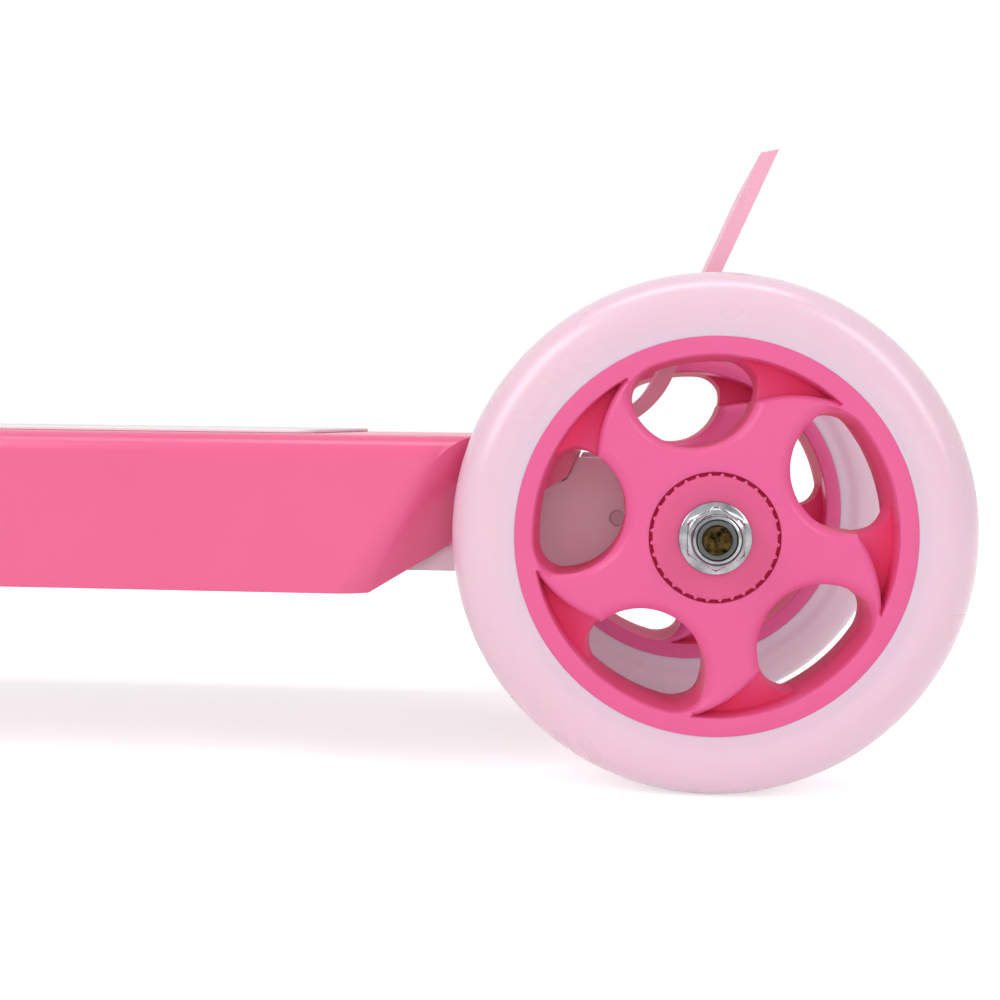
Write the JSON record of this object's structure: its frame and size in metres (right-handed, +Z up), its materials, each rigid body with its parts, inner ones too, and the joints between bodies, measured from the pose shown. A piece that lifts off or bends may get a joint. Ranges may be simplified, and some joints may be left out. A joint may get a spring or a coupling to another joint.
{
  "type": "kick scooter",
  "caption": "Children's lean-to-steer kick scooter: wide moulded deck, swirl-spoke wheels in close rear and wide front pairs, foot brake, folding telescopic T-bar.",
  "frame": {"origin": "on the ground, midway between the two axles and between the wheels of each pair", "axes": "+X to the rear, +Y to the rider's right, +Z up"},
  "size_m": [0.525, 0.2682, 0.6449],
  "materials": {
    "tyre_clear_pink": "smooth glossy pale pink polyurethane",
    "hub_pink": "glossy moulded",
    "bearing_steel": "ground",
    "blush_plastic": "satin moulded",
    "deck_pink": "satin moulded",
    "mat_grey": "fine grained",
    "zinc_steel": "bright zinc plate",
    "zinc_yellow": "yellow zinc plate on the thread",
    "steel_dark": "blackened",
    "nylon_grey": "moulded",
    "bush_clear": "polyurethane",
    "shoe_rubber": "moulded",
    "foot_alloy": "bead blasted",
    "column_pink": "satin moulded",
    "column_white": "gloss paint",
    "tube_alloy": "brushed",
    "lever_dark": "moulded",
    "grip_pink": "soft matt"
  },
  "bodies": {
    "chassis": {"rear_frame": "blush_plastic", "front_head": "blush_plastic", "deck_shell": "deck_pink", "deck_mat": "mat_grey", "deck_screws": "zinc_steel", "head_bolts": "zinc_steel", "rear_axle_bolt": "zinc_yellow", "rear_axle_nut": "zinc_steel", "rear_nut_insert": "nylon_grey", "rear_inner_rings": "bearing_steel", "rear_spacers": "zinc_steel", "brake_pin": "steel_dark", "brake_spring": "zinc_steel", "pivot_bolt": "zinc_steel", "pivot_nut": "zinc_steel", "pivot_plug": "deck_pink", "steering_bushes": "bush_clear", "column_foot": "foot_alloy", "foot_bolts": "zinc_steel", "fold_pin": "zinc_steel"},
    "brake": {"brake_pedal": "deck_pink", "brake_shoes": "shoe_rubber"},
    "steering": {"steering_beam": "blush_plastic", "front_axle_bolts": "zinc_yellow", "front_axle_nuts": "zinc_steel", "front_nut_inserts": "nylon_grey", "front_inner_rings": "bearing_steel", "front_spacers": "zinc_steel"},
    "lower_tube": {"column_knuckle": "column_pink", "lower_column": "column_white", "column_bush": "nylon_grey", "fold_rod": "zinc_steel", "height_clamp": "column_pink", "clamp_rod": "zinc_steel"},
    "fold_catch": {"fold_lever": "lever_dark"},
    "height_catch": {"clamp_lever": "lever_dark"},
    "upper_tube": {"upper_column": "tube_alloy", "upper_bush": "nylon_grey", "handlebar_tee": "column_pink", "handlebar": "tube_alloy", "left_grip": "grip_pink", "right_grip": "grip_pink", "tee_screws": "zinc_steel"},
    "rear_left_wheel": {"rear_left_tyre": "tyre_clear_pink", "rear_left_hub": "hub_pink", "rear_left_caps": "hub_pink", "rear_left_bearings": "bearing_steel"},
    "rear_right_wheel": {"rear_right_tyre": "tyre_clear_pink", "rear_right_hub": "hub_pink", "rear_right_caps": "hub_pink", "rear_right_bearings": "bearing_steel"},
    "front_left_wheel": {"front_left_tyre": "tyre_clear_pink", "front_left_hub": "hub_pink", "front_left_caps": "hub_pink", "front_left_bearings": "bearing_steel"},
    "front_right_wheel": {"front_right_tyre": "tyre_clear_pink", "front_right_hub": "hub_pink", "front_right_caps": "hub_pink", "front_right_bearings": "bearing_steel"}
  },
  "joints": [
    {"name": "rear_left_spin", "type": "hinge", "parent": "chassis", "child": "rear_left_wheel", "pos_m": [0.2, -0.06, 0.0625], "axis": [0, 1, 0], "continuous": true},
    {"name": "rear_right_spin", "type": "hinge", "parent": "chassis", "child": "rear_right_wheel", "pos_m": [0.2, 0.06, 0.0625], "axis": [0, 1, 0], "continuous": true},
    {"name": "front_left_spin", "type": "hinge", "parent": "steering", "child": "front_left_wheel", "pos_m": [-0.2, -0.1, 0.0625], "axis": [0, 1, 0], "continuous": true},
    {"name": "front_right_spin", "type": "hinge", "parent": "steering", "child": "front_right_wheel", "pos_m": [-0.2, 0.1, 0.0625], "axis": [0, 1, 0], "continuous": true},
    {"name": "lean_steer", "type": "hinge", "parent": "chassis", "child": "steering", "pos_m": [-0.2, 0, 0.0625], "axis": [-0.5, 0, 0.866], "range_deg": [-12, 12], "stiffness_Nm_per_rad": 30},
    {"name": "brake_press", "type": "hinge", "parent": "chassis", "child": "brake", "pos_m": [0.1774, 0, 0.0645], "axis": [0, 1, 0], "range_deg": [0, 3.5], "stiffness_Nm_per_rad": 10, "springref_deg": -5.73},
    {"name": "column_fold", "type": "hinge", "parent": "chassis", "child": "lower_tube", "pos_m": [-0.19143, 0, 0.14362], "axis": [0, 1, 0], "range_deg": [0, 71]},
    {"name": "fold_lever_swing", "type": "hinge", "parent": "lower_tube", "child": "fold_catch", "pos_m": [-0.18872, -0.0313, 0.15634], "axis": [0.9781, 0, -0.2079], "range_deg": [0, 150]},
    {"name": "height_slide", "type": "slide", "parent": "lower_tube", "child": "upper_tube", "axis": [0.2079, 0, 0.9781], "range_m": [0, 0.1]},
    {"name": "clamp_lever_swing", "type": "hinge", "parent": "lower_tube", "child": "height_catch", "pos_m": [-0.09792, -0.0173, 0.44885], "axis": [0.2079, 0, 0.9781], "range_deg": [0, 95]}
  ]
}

##############################

Every line of the data above should be reproduced word for word.

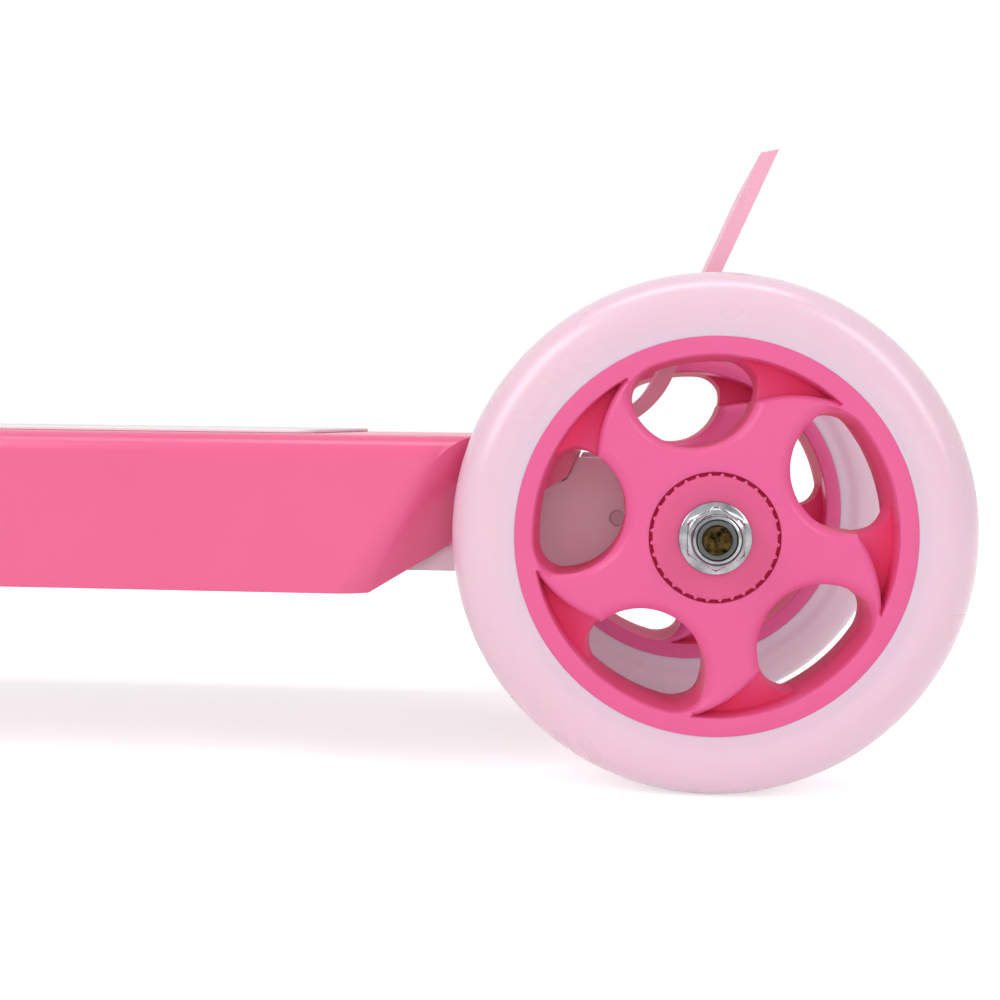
Write the JSON record of this object's structure: its frame and size in metres (right-handed, +Z up), its materials, each rigid body with its parts, inner ones too, and the joints between bodies, measured from the pose shown. A piece that lifts off or bends may get a joint. Ranges may be simplified, and some joints may be left out. A joint may get a spring or a coupling to another joint.
{
  "type": "kick scooter",
  "caption": "Children's lean-to-steer kick scooter: wide moulded deck, swirl-spoke wheels in close rear and wide front pairs, foot brake, folding telescopic T-bar.",
  "frame": {"origin": "on the ground, midway between the two axles and between the wheels of each pair", "axes": "+X to the rear, +Y to the rider's right, +Z up"},
  "size_m": [0.525, 0.2682, 0.6449],
  "materials": {
    "tyre_clear_pink": "smooth glossy pale pink polyurethane",
    "hub_pink": "glossy moulded",
    "bearing_steel": "ground",
    "blush_plastic": "satin moulded",
    "deck_pink": "satin moulded",
    "mat_grey": "fine grained",
    "zinc_steel": "bright zinc plate",
    "zinc_yellow": "yellow zinc plate on the thread",
    "steel_dark": "blackened",
    "nylon_grey": "moulded",
    "bush_clear": "polyurethane",
    "shoe_rubber": "moulded",
    "foot_alloy": "bead blasted",
    "column_pink": "satin moulded",
    "column_white": "gloss paint",
    "tube_alloy": "brushed",
    "lever_dark": "moulded",
    "grip_pink": "soft matt"
  },
  "bodies": {
    "chassis": {"rear_frame": "blush_plastic", "front_head": "blush_plastic", "deck_shell": "deck_pink", "deck_mat": "mat_grey", "deck_screws": "zinc_steel", "head_bolts": "zinc_steel", "rear_axle_bolt": "zinc_yellow", "rear_axle_nut": "zinc_steel", "rear_nut_insert": "nylon_grey", "rear_inner_rings": "bearing_steel", "rear_spacers": "zinc_steel", "brake_pin": "steel_dark", "brake_spring": "zinc_steel", "pivot_bolt": "zinc_steel", "pivot_nut": "zinc_steel", "pivot_plug": "deck_pink", "steering_bushes": "bush_clear", "column_foot": "foot_alloy", "foot_bolts": "zinc_steel", "fold_pin": "zinc_steel"},
    "brake": {"brake_pedal": "deck_pink", "brake_shoes": "shoe_rubber"},
    "steering": {"steering_beam": "blush_plastic", "front_axle_bolts": "zinc_yellow", "front_axle_nuts": "zinc_steel", "front_nut_inserts": "nylon_grey", "front_inner_rings": "bearing_steel", "front_spacers": "zinc_steel"},
    "lower_tube": {"column_knuckle": "column_pink", "lower_column": "column_white", "column_bush": "nylon_grey", "fold_rod": "zinc_steel", "height_clamp": "column_pink", "clamp_rod": "zinc_steel"},
    "fold_catch": {"fold_lever": "lever_dark"},
    "height_catch": {"clamp_lever": "lever_dark"},
    "upper_tube": {"upper_column": "tube_alloy", "upper_bush": "nylon_grey", "handlebar_tee": "column_pink", "handlebar": "tube_alloy", "left_grip": "grip_pink", "right_grip": "grip_pink", "tee_screws": "zinc_steel"},
    "rear_left_wheel": {"rear_left_tyre": "tyre_clear_pink", "rear_left_hub": "hub_pink", "rear_left_caps": "hub_pink", "rear_left_bearings": "bearing_steel"},
    "rear_right_wheel": {"rear_right_tyre": "tyre_clear_pink", "rear_right_hub": "hub_pink", "rear_right_caps": "hub_pink", "rear_right_bearings": "bearing_steel"},
    "front_left_wheel": {"front_left_tyre": "tyre_clear_pink", "front_left_hub": "hub_pink", "front_left_caps": "hub_pink", "front_left_bearings": "bearing_steel"},
    "front_right_wheel": {"front_right_tyre": "tyre_clear_pink", "front_right_hub": "hub_pink", "front_right_caps": "hub_pink", "front_right_bearings": "bearing_steel"}
  },
  "joints": [
    {"name": "rear_left_spin", "type": "hinge", "parent": "chassis", "child": "rear_left_wheel", "pos_m": [0.2, -0.06, 0.0625], "axis": [0, 1, 0], "continuous": true},
    {"name": "rear_right_spin", "type": "hinge", "parent": "chassis", "child": "rear_right_wheel", "pos_m": [0.2, 0.06, 0.0625], "axis": [0, 1, 0], "continuous": true},
    {"name": "front_left_spin", "type": "hinge", "parent": "steering", "child": "front_left_wheel", "pos_m": [-0.2, -0.1, 0.0625], "axis": [0, 1, 0], "continuous": true},
    {"name": "front_right_spin", "type": "hinge", "parent": "steering", "child": "front_right_wheel", "pos_m": [-0.2, 0.1, 0.0625], "axis": [0, 1, 0], "continuous": true},
    {"name": "lean_steer", "type": "hinge", "parent": "chassis", "child": "steering", "pos_m": [-0.2, 0, 0.0625], "axis": [-0.5, 0, 0.866], "range_deg": [-12, 12], "stiffness_Nm_per_rad": 30},
    {"name": "brake_press", "type": "hinge", "parent": "chassis", "child": "brake", "pos_m": [0.1774, 0, 0.0645], "axis": [0, 1, 0], "range_deg": [0, 3.5], "stiffness_Nm_per_rad": 10, "springref_deg": -5.73},
    {"name": "column_fold", "type": "hinge", "parent": "chassis", "child": "lower_tube", "pos_m": [-0.19143, 0, 0.14362], "axis": [0, 1, 0], "range_deg": [0, 71]},
    {"name": "fold_lever_swing", "type": "hinge", "parent": "lower_tube", "child": "fold_catch", "pos_m": [-0.18872, -0.0313, 0.15634], "axis": [0.9781, 0, -0.2079], "range_deg": [0, 150]},
    {"name": "height_slide", "type": "slide", "parent": "lower_tube", "child": "upper_tube", "axis": [0.2079, 0, 0.9781], "range_m": [0, 0.1]},
    {"name": "clamp_lever_swing", "type": "hinge", "parent": "lower_tube", "child": "height_catch", "pos_m": [-0.09792, -0.0173, 0.44885], "axis": [0.2079, 0, 0.9781], "range_deg": [0, 95]}
  ]
}